On October 1, 1928, there was introduced in the council of the city of Youngstown a certain zoning ordinance of an emergency character in form, which is referred to as a "stop gap" measure; its purpose being to retain the status quo of the building conditions in the city. Its passage was requested by the planning commission of the city as a temporary zoning ordinance, pending the preparation of a plan for the complete zoning of the city.
The relator on October 10, 1928, presented plans and specifications of the proposed building to the respondent and demanded a reissuance of its permit for the construction of said building at the specified location, as indicated in the plans and specifications, which was refused by the respondent in writing; the reason stated being "that the City Planning Commission has proposed a zoning plan, with which plan this building may conflict because of its character, but not because of the violation of the state or city building codes." Upon appeal from said refusal to the board of appeals, that body approved the action of the building inspector. The building inspector at the time of relator's first application was, and now is, of the opinion that the proposed building does not conflict with any law of the city or state.
On the 20th day of October, the city council of the city of Youngstown was called in special session, and the zoning ordinance, heretofore referred to, was passed under the suspension of rules as an emergency measure.
The Court of Appeals denied the application of the plaintiff for a peremptory writ of mandamus filed on October 16, 1928, and dismissed the petition. Whereupon error was prosecuted to this court.
Messrs. Henderson Kennedy, for plaintiff in error.
Mr. Carl Armstrong, director of law, Mr. J.P. Barrett, and Mr. R.R. Thombs, for defendant in error.
This action having been instituted on October 16, 1928, the question presented is whether the relator was then entitled to the writ of mandamus prayed for. If it was, any action thereafter taken by the municipal authorities, whether by so-called emergency ordinance or otherwise, cannot serve to defeat that right or affect the jurisdiction of the court to grant the remedy to which the relator was then entitled. It is to be borne in mind that the plan of the proposed structure is not in conflict with any laws of the city or state; that is conceded. The permit applied for was denied only upon the ground that the city planning commission had proposed a zoning plan with which the proposed building "may conflict because of its character, but not because of the violation of the state or city building codes." The denial of such permit was therefore based upon the possibility that such building constructed in accordance with the proposed plans would conflict with an ordinance theretofore introduced in the council of the city of Youngstown, in the event such ordinance should thereafter be enacted.

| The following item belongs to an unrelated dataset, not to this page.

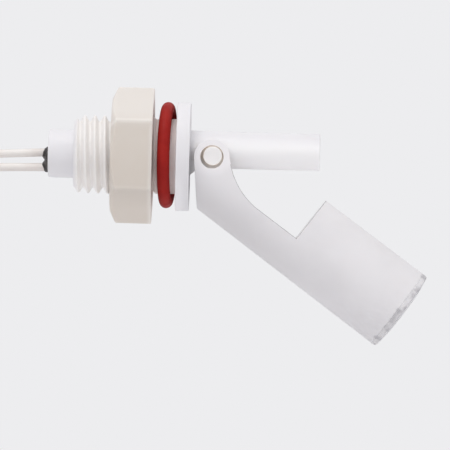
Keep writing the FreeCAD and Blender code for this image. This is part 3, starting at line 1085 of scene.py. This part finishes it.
def assign(material, *names):
    for name in names:
        data = nodes[name].data
        data.materials.clear()
        data.materials.append(material)


# Light, floor and background

def camera_sees(tree):
    """1 for what the camera, a gloss or glass sees, and 0 for what lights the object."""
    path = add(tree, "ShaderNodeLightPath")
    seen = path.outputs["Is Camera Ray"]
    for name in ("Is Glossy Ray", "Is Transmission Ray"):
        seen = both(tree, seen, path.outputs[name], "MAXIMUM")
    return seen


def mix_shaders(tree, factor, first, second, output):
    mix = add(tree, "ShaderNodeMixShader")
    tree.links.new(factor, mix.inputs[0])
    tree.links.new(first.outputs[0], mix.inputs[1])
    tree.links.new(second.outputs[0], mix.inputs[2])
    tree.links.new(mix.outputs[0], tree.nodes[output].inputs["Surface"])


def make_world(ambient):
    world = bpy.data.worlds.new("studio")
    world.use_nodes = True
    bpy.context.scene.world = world
    tree = world.node_tree
    shown = tree.nodes["Background"]
    shown.inputs["Color"].default_value = (*background, 1)
    light = add(tree, "ShaderNodeBackground", Strength=ambient)
    light.inputs["Color"].default_value = (1.0, 0.99, 1.0, 1)
    mix_shaders(tree, camera_sees(tree), light, shown, "World Output")


def make_floor(height, near, far):
    """Pale floor that takes the object's shadow and fades into the background."""
    mesh = bmesh.new()
    bmesh.ops.create_circle(mesh, cap_ends=True, segments=96, radius=3.0)
    floor = as_object(mesh, "floor")
    floor.location.z = height
    made = bpy.data.materials.new("floor_paper")
    made.use_nodes = True
    tree = made.node_tree
    paper = tree.nodes["Principled BSDF"]
    paper.inputs["Base Color"].default_value = (0.81, 0.81, 0.825, 1)
    paper.inputs["Roughness"].default_value = 0.9
    paper.inputs["Specular IOR Level"].default_value = 0.1
    glow = add(tree, "ShaderNodeEmission")
    glow.inputs["Color"].default_value = (*background, 1)
    away = ranged(tree, vector_length(tree, object_place(tree)), near, far, 0, 1)
    mix_shaders(tree, both(tree, away, camera_sees(tree)), paper, glow, "Material Output")
    floor.data.materials.append(made)


def make_lamp(name, place, size, power, target):
    data = bpy.data.lights.new(name, "AREA")
    data.shape = "DISK"
    data.size = size
    data.energy = power
    lamp = linked(name, data)
    lamp.location = place
    lamp.rotation_euler = (target - lamp.location).to_track_quat("-Z", "Y").to_euler()


bpy.context.scene.view_settings.view_transform = "Standard"
make_camera()

insulation = lead_insulation()
tinned = metal("tinned_copper", (0.72, 0.71, 0.68), (0.60, 0.58, 0.55), 0.25, 0.45)
tinned_upper = make_tinned_end("tinned_strands_upper", 1, ["tinned_end_upper"], tinned)
tinned_lower = make_tinned_end("tinned_strands_lower", -1, ["tinned_end_lower"], tinned)

upper_route = route_points([
    (1.0, 0, 2.33),
    (-6.5, 0, 2.33),
    (-19.5, 0, 0.52),
    (-31.6, 0.05, -0.154),
    (-42.3, 0.1, -0.75),
    (-49.5, 0.55, -8.6),
    (-49.5, 0.9, -16.6),
]) + coil_points(1)
lower_route = route_points([
    (1.0, 0, 0.13),
    (-6.5, 0, 0.13),
    (-18.0, 0, -2.62),
    (-29.4, -0.05, -2.946),
    (-40.0, -0.1, -3.25),
    (-47.3, -0.75, -10.9),
    (-49.5, -0.9, -16.6),
]) + coil_points(-1)
make_lead(
    "lead_upper", upper_route,
    ["lead_wire_upper", "lead_tail_upper", "lead_coil"], insulation,
)
make_lead(
    "lead_lower", lower_route,
    ["lead_wire_lower", "lead_tail_lower", "lead_coil"], insulation,
)

make_body(body_plastic())
make_nut(ivory_nylon())
make_ring(red_rubber())
make_float_shell(
    float_plastic("float_plastic", (0.80, 0.785, 0.80), (0.77, 0.755, 0.77), 0.8),
    plain_plastic("float_edge_shade", (0.33, 0.33, 0.33), (0.42, 0.42, 0.42), 0.5, 0.6),
)
make_float_cap(float_plastic("cap_plastic", (0.78, 0.77, 0.785), (0.70, 0.69, 0.70), 1.0))
make_potting(black_resin())

make_tie(plain_plastic("tie_nylon", (0.74, 0.74, 0.71), (0.70, 0.70, 0.67), 0.4, 0.5))

reed_alloy = metal("reed_alloy", (0.55, 0.54, 0.50), (0.48, 0.46, 0.43), 0.25, 0.4)
sleeve = plain_plastic("sleeve_plastic", (0.62, 0.60, 0.54), (0.57, 0.55, 0.50), 0.4, 0.55)
shrink = plain_plastic("shrink_sleeve", (0.02, 0.02, 0.022), (0.03, 0.03, 0.032), 0.4, 0.6)
solder = metal("solder", (0.62, 0.62, 0.62), (0.50, 0.50, 0.50), 0.3, 0.5)
ferrite = plain_plastic("ferrite", (0.035, 0.035, 0.038), (0.06, 0.058, 0.058), 0.5, 0.7)
assign(reed_alloy, "reed_blade_rear", "reed_blade_front")
assign(reed_glass(), "reed_glass")
assign(sleeve, "return_sleeve")
assign(shrink, "joint_sleeve_upper", "joint_sleeve_lower")
assign(solder, "solder_joint_upper", "solder_joint_lower")
assign(tinned, "lead_core_upper", "lead_core_lower")
assign(ferrite, "float_magnet")

lit_point = Vector((0.01, 0, -0.01))
make_world(ambient=0.69)
make_floor(height=-85 * mm, near=0.13, far=0.26)
make_lamp("key", Vector((-0.15, -0.35, 0.9)), size=0.7, power=3.8, target=lit_point)
make_lamp("fill", Vector((-0.1, -0.8, 0.15)), size=0.4, power=0.45, target=lit_point)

It is therefore conceded that on the 10th day of October, when the relator's application for the permit was renewed, and also on the 16th of October, when relator's action in mandamus was instituted, there was neither any law nor ordinance which in any wise forbade the erection of such building in accordance with the proposed plans and specifications, or precluded the issuance of a permit therefor.

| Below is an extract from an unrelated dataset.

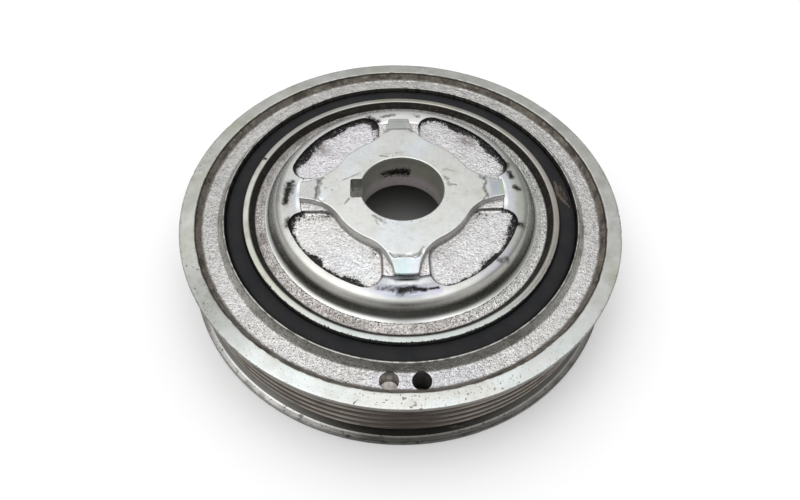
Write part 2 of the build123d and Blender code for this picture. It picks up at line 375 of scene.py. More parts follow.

An inspector of buildings may not arbitrarily refuse the issuance of a building permit. It was quite recently held by this court in the case of State, ex rel. Gaede, v. Guion, Commr. of Bldgs., 117 Ohio St. 327, 158 N.E. 748, that under such circumstances the provisions of the so-called stop-gap zoning ordinance theretofore enacted, but the effective date of which had been suspended by a referendum petition, were not a valid defense in an action for mandamus to compel the issuance of such permit. In the present case, under the law in force at the time the application was made, the relator was concededly entitled to a permit, and under the law then in force and effect it was the duty of the inspector of buildings to issue the same, particularly in view of the large expenditures made by the applicant pursuant to the sanction and approval of the building inspector. Such right of a property owner is not subject to the mere whim or caprice of the official whose duty it is to issue a building permit, if the applicant has fully complied with the law. No presumption is indulged in favor of the restriction or limitation of an owner in the use of his premises. Statutes or ordinances which restrain the exercise of such right, or impose restrictions upon the use of private property, will always be strictly construed, and the scope of such statutes or ordinances cannot be extended to include limitations not therein clearly prescribed. State, ex rel. Moore Oil Co., v. Dauben, 99 Ohio St. 406, 124 N.E. 232. Certainly no effect can be given to the restrictive provisions of an ordinance which it is contemplated by the building inspector may be enacted at some time in the future.
Judgment reversed and writ allowed.
MARSHALL, C.J., KINKADE, ROBINSON, JONES, MATTHIAS and ALLEN, JJ., concur.